All this led President Juan Manuel Santos to order the suspension of the license, while the Environment Ministry denied in a contradictory tweet that there was a license at all:

Tweet: It is not true that an exploration license in Caño Cristales was issued #ThereIsNoLicenseInCañoCristales

Image: #ThereIsNoLicenseInCañoCristales It is not true that a license for mining or hydrocarbon exploitation has been awarded in Caño Cristales

At the same time, the Ministry of Commerce sought to de-escalate the controversy with this statement:

Tweet: Colombia's National Parks agency promotes conservation projects and environmental tourism #ThereIsNoLicenseInCañoCristales

Image: The only projects that we in the National Parks promote are those for conservation and environmental tourism. #ThereIsNoLicenseInCañoCristales

It all culminated in this forceful statement from the president:

Our commitment is to protect and conserve national parks. #IDefendLaMacarena #ThereIsNoLicenseInCañoCristales

Three days later, following the statements of the president and the minister of environment against the decision of the ANLA, the director of ANLA officially announced in a press conference as expected that the license was revoked, arguing that he did not know about the Autonomous Corporation of La Macarena's statement.

In response, the company Hupecol, through its legal representative, did not rule out filing a lawsuit against the government or appealing to a court of arbitration. Meanwhile, the oil sector expressed its concern about the credibility of the country's institutions.

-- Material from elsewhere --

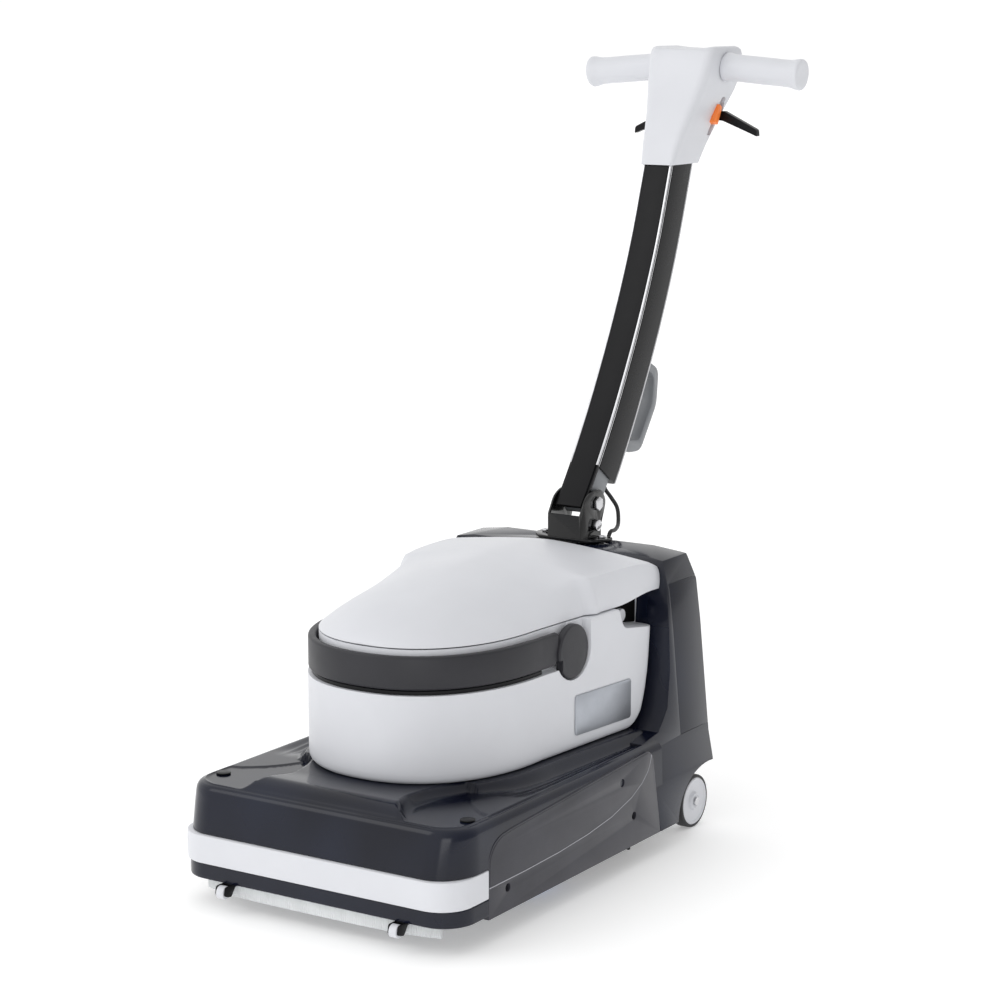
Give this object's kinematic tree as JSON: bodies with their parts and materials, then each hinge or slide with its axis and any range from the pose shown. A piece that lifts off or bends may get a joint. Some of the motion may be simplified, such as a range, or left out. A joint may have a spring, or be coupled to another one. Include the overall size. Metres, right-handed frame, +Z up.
{
  "type": "floor scrubber machine",
  "caption": "Walk-behind floor scrubber dryer with a folding curved handle, lift-off recovery tank with lid and carrying bail, cylindrical brush and squeegees.",
  "frame": {"origin": "on the floor, under the middle of the machine's length and width", "axes": "+Z up, the front of the machine faces -Y, +X is on the right of someone facing its front"},
  "size_m": [0.427, 1.0324, 1.07],
  "materials": {
    "shell_grey": "light grey moulded plastic, satin gloss",
    "smoke": "dark smoke-blue moulded plastic, glossy",
    "skirt_grey": "dark grey moulded plastic, soft gloss",
    "charcoal": "charcoal moulded plastic, matte",
    "black_plastic": "black plastic",
    "black_aluminium": "black anodised aluminium",
    "bracket_black": "black painted steel",
    "frame_aluminium": "dark cast aluminium",
    "steel": "zinc plated steel",
    "motor_steel": "motor case",
    "mid_grey": "mid grey plastic",
    "rubber_black": "black rubber",
    "tyre_dark": "dark grey rubber tread",
    "blade_clear": "translucent squeegee rubber",
    "key_orange": "orange plastic",
    "bristle_blue": "nylon bristles",
    "battery_case": "battery pack in a dark case",
    "cable_black": "black cable jacket"
  },
  "bodies": {
    "chassis": {"chassis_frame": "frame_aluminium", "front_deck": "smoke", "rear_housing": "smoke", "front_bumper": "shell_grey", "front_lower_strip": "smoke", "solution_tank": "mid_grey", "solution_pump": "black_plastic", "brush_motor": "motor_steel", "vacuum_motor": "motor_steel", "suction_duct": "black_plastic", "battery_pack": "battery_case", "control_board": "black_plastic", "wheel_axle": "steel", "pivot_bracket": "bracket_black", "pivot_bolt": "steel", "brush_bearing_left": "steel", "brush_bearing_right": "steel", "side_skirt_left": "skirt_grey", "side_skirt_right": "skirt_grey", "deck_plug_left": "black_plastic", "deck_plug_right": "black_plastic", "handle_cable": "cable_black", "drive_belt": "rubber_black"},
    "handle": {"column": "black_aluminium", "column_cover": "black_plastic", "column_foot": "mid_grey", "rear_grip": "mid_grey", "head_front_shell": "shell_grey", "head_rear_shell": "shell_grey", "grip_bar": "black_aluminium", "grip_left": "shell_grey", "grip_right": "shell_grey", "lever_pin_left": "steel", "lever_pin_right": "steel"},
    "left_lever": {"lever_left": "black_plastic"},
    "right_lever": {"lever_right": "black_plastic"},
    "key": {"safety_key": "key_orange"},
    "plunger": {"lock_plunger": "steel"},
    "tank": {"recovery_tank": "shell_grey", "float_cage": "mid_grey", "bail_pin_left": "steel", "bail_pin_right": "steel", "lid_hinge_pin": "steel"},
    "lid": {"tank_lid": "shell_grey"},
    "bail": {"carry_bail": "charcoal"},
    "door": {"battery_door": "smoke"},
    "left_wheel": {"wheel_left": "shell_grey", "tyre_left": "tyre_dark"},
    "right_wheel": {"wheel_right": "shell_grey", "tyre_right": "tyre_dark"},
    "brush": {"brush_core": "black_plastic", "brush_bristles": "bristle_blue", "brush_pulley": "black_plastic"},
    "drive_pulley": {"motor_pulley": "black_plastic"},
    "squeegee": {"squeegee_carrier": "black_plastic", "squeegee_blade": "blade_clear"},
    "left_roller": {"roller_left": "shell_grey"},
    "right_roller": {"roller_right": "shell_grey"},
    "rear_squeegee": {"rear_squeegee_carrier": "black_plastic", "rear_squeegee_blade": "rubber_black"}
  },
  "joints": [
    {"name": "handle_fold", "type": "hinge", "parent": "chassis", "child": "handle", "pos_m": [0, 0.13725, 0.442], "axis": [-1, 0, 0], "range_deg": [-105, 30], "deforming": ["handle_cable"]},
    {"name": "left_lever_squeeze", "type": "hinge", "parent": "handle", "child": "left_lever", "pos_m": [-0.038, 0.46225, 0.968], "axis": [0, 1, 0], "range_deg": [0, 15], "stiffness_Nm_per_rad": 0.4, "springref_deg": -11.46},
    {"name": "right_lever_squeeze", "type": "hinge", "parent": "handle", "child": "right_lever", "pos_m": [0.038, 0.46225, 0.968], "axis": [0, -1, 0], "range_deg": [0, 15], "stiffness_Nm_per_rad": 0.4, "springref_deg": -11.46},
    {"name": "key_press", "type": "slide", "parent": "handle", "child": "key", "axis": [-1, 0, 0], "range_m": [0, 0.003], "stiffness_N_per_m": 400, "springref_m": -0.001},
    {"name": "plunger_pull", "type": "slide", "parent": "chassis", "child": "plunger", "axis": [1, 0, 0], "range_m": [0, 0.005], "stiffness_N_per_m": 800, "springref_m": -0.002},
    {"name": "tank_lift", "type": "slide", "parent": "chassis", "child": "tank", "axis": [0, 0, 1], "range_m": [0, 0.12]},
    {"name": "lid_open", "type": "hinge", "parent": "tank", "child": "lid", "pos_m": [0, 0.06725, 0.391], "axis": [-1, 0, 0], "range_deg": [0, 60]},
    {"name": "bail_raise", "type": "hinge", "parent": "tank", "child": "bail", "pos_m": [0, -0.14275, 0.304], "axis": [-1, 0, 0], "range_deg": [0, 85]},
    {"name": "door_pull", "type": "slide", "parent": "chassis", "child": "door", "axis": [0, 1, 0], "range_m": [0, 0.06]},
    {"name": "left_wheel_spin", "type": "hinge", "parent": "chassis", "child": "left_wheel", "pos_m": [0, 0.13285, 0.0373], "axis": [1, 0, 0], "continuous": true},
    {"name": "right_wheel_spin", "type": "hinge", "parent": "chassis", "child": "right_wheel", "pos_m": [0, 0.13285, 0.0373], "axis": [1, 0, 0], "continuous": true},
    {"name": "brush_spin", "type": "hinge", "parent": "chassis", "child": "brush", "pos_m": [0, -0.22175, 0.045], "axis": [1, 0, 0], "continuous": true},
    {"name": "motor_spin", "type": "hinge", "parent": "chassis", "child": "drive_pulley", "pos_m": [0, -0.10175, 0.088], "axis": [1, 0, 0], "continuous": true},
    {"name": "squeegee_lower", "type": "slide", "parent": "chassis", "child": "squeegee", "axis": [0, 0, 1], "range_m": [-0.019, 0]},
    {"name": "left_roller_spin", "type": "hinge", "parent": "squeegee", "child": "left_roller", "pos_m": [0, -0.51075, 0.029], "axis": [1, 0, 0], "continuous": true},
    {"name": "right_roller_spin", "type": "hinge", "parent": "squeegee", "child": "right_roller", "pos_m": [0, -0.51075, 0.029], "axis": [1, 0, 0], "continuous": true},
    {"name": "rear_squeegee_lift", "type": "slide", "parent": "chassis", "child": "rear_squeegee", "axis": [0, 0, 1], "range_m": [-0.0015, 0.008]}
  ],
  "couplings": [
    {"joint": "motor_spin", "follows": "brush_spin", "ratio": 2}
  ]
}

However, this license is not the only one, as journalist Victor Solano warned:

Thus, although many Colombians say #DoNotTouchLaMacarena, the National Hydrocarbons Agency and ANLA insist on the contrary

Meanwhile, Manuel Rodriguez, pointed out that there's more work to be done:

#MacarenaIsCelebrating: 12 more titles [to explore for oil and gas] still need to be revoked  #DoNotTouchLaMacarena

On April 25, the director of the ANLA submitted his resignation, a day before being summoned to the Senate to explain the granting of the disputed license. On the same day, in a cabinet reshuffle, the president appointed a new minister of environment.